Give the material again in full, matching it exactly.
##############################
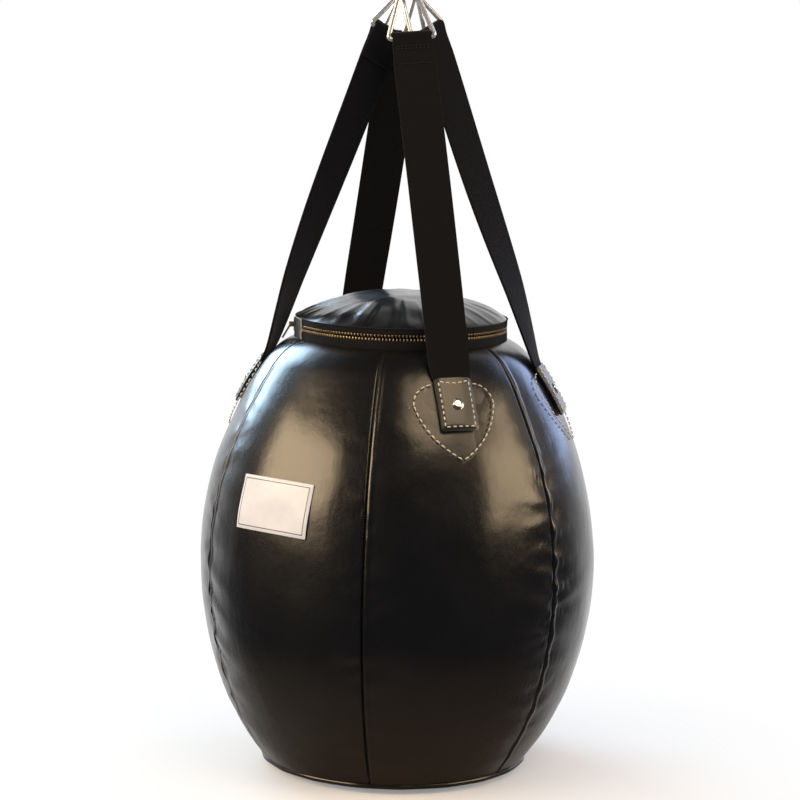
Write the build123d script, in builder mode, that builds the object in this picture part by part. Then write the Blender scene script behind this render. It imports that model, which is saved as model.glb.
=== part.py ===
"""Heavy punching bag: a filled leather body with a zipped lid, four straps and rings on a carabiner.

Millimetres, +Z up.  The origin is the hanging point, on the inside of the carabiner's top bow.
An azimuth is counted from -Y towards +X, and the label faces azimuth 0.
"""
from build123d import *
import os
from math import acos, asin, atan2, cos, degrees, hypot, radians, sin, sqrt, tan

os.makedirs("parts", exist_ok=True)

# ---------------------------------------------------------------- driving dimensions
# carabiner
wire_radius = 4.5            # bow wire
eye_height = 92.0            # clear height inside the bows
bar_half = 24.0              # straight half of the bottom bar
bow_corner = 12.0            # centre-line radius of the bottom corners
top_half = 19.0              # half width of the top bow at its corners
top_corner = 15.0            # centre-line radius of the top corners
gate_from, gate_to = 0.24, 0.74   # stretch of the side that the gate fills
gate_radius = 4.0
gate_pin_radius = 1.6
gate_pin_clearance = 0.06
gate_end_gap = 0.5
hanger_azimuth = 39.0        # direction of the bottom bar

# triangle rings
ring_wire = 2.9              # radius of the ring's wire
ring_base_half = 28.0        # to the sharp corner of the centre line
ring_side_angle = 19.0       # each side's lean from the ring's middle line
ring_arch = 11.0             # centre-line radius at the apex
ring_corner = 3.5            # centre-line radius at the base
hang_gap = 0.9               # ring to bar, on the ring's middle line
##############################
• [ANSWER TO THIS PROBLEM]:
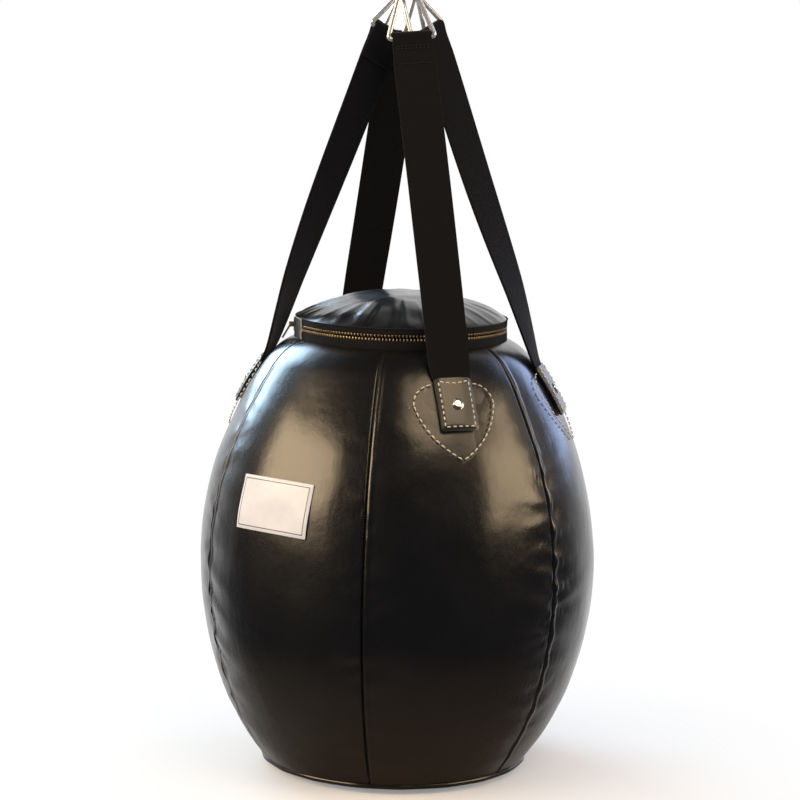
Write the build123d script, in builder mode, that builds the object in this picture part by part. Then write the Blender scene script behind this render. It imports that model, which is saved as model.glb.
=== part.py ===
"""Heavy punching bag: a filled leather body with a zipped lid, four straps and rings on a carabiner.

Millimetres, +Z up.  The origin is the hanging point, on the inside of the carabiner's top bow.
An azimuth is counted from -Y towards +X, and the label faces azimuth 0.
"""
from build123d import *
import os
from math import acos, asin, atan2, cos, degrees, hypot, radians, sin, sqrt, tan

os.makedirs("parts", exist_ok=True)

# ---------------------------------------------------------------- driving dimensions
# carabiner
wire_radius = 4.5            # bow wire
eye_height = 92.0            # clear height inside the bows
bar_half = 24.0              # straight half of the bottom bar
bow_corner = 12.0            # centre-line radius of the bottom corners
top_half = 19.0              # half width of the top bow at its corners
top_corner = 15.0            # centre-line radius of the top corners
gate_from, gate_to = 0.24, 0.74   # stretch of the side that the gate fills
gate_radius = 4.0
gate_pin_radius = 1.6
gate_pin_clearance = 0.06
gate_end_gap = 0.5
hanger_azimuth = 39.0        # direction of the bottom bar

# triangle rings
ring_wire = 2.9              # radius of the ring's wire
ring_base_half = 28.0        # to the sharp corner of the centre line
ring_side_angle = 19.0       # each side's lean from the ring's middle line
ring_arch = 11.0             # centre-line radius at the apex
ring_corner = 3.5            # centre-line radius at the base
hang_gap = 0.9               # ring to bar, on the ring's middle line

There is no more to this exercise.